Prime Minister Binyamin Netanyahu’s effort to form a broad national-unity government took a backward step on Tuesday when his No. 2 in Likud Beytenu, former foreign minister Avigdor Liberman, bashed Yesh Atid leader Yair Lapid.

Liberman, who is concerned Lapid will take the Foreign Ministry portfolio that he desires, avoided overtures from the Yesh Atid chairman on the Knesset floor. Earlier, at a Likud Beytenu faction meeting, Liberman slammed Lapid’s statements about running for prime minister in the next election.

“This is a new phenomenon in Israeli politics,” Liberman said.

“The man just got elected. He didn’t even warm his chair in the Knesset for a single day and he is already not talking about the country or the middle class. He is no longer asking ‘Where is the money?’ [the name of Lapid’s newspaper column]. He is only asking one question: When will he already be prime minister.”

Lapid’s spokeswoman declined to comment about Liberman’s statements or to reveal what Lapid told Netanyahu when he whispered in his ear on the Knesset floor. But in closed conversations, Lapid appeared to indicate that he would choose the Foreign Ministry.

The deal between Likud and Yisrael Beytenu gives Liberman his choice of the top three portfolios, but if Lapid demands the Foreign Ministry, it will be hard for Netanyahu to say no. In such a scenario, Liberman is likely to be given the Finance portfolio, but only if he is cleared of the charges against him following a trial that could take as long as a year.

Meanwhile, Finance Minister Yuval Steinitz could keep his post. Steinitz acknowledged but would not confirm rumors that he is Netanyahu’s choice to be Knesset speaker in a year if MK Reuven Rivlin returns to the post but is elected president in 2014.

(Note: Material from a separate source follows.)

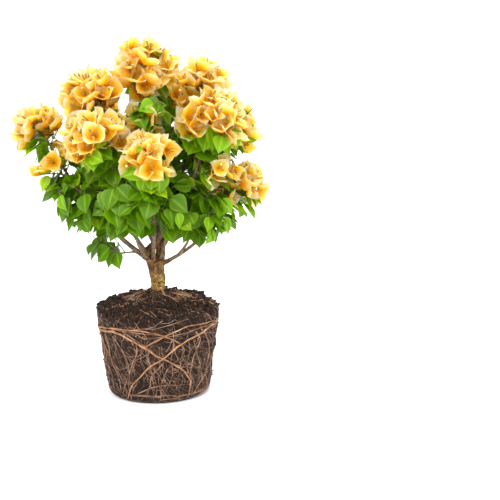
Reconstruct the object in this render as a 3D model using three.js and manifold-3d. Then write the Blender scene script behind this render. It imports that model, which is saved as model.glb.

Another possibility is that Netanyahu will return Vice Premier Silvan Shalom to the Finance Ministry, where he served under former prime minister Ariel Sharon. Netanyahu and Shalom met at the Knesset on Tuesday for an hour.

The prime minister also had a lengthy meeting at the Knesset with Labor chairwoman Shelly Yacimovich. Yacimovich said the meeting was interesting but Labor would not join the coalition because the gaps with the Likud on socioeconomic issues and the peace process were too wide.

“I am under tremendous pressure from inside my party to join the government,” Channel 10 quoted Yacimovich as saying in closed conversations. “I won’t even form a coalition negotiating team, because if I do, it will be hard to stop us from going in.”

Netanyahu did not meet with Bayit Yehudi chairman Naftali Bennett, but he did shake the hand of his former chief of staff for the first time in years.

Likud sources said Netanyahu was upset at reports that Bennett had reached an understanding with Lapid that either both their parties, or neither, would join the next government.

Sources close to Bennett downplayed the reports of an understanding, but said he had no choice but to cooperate with Lapid while Netanyahu was giving him a cold shoulder.

Netanyahu reiterated in a speech to Likud Beytenu MKs that he intended to form a broad coalition. His associates said that meant having 80 MKs in the coalition so no faction, including the 19-MK Yesh Atid, could topple him.

“This is the time for unity and responsibility,” the prime minister said. “The election is over. Our enemies and our challenges do not rest for a moment. It is time to join forces and to form as broad a national-unity government as possible.”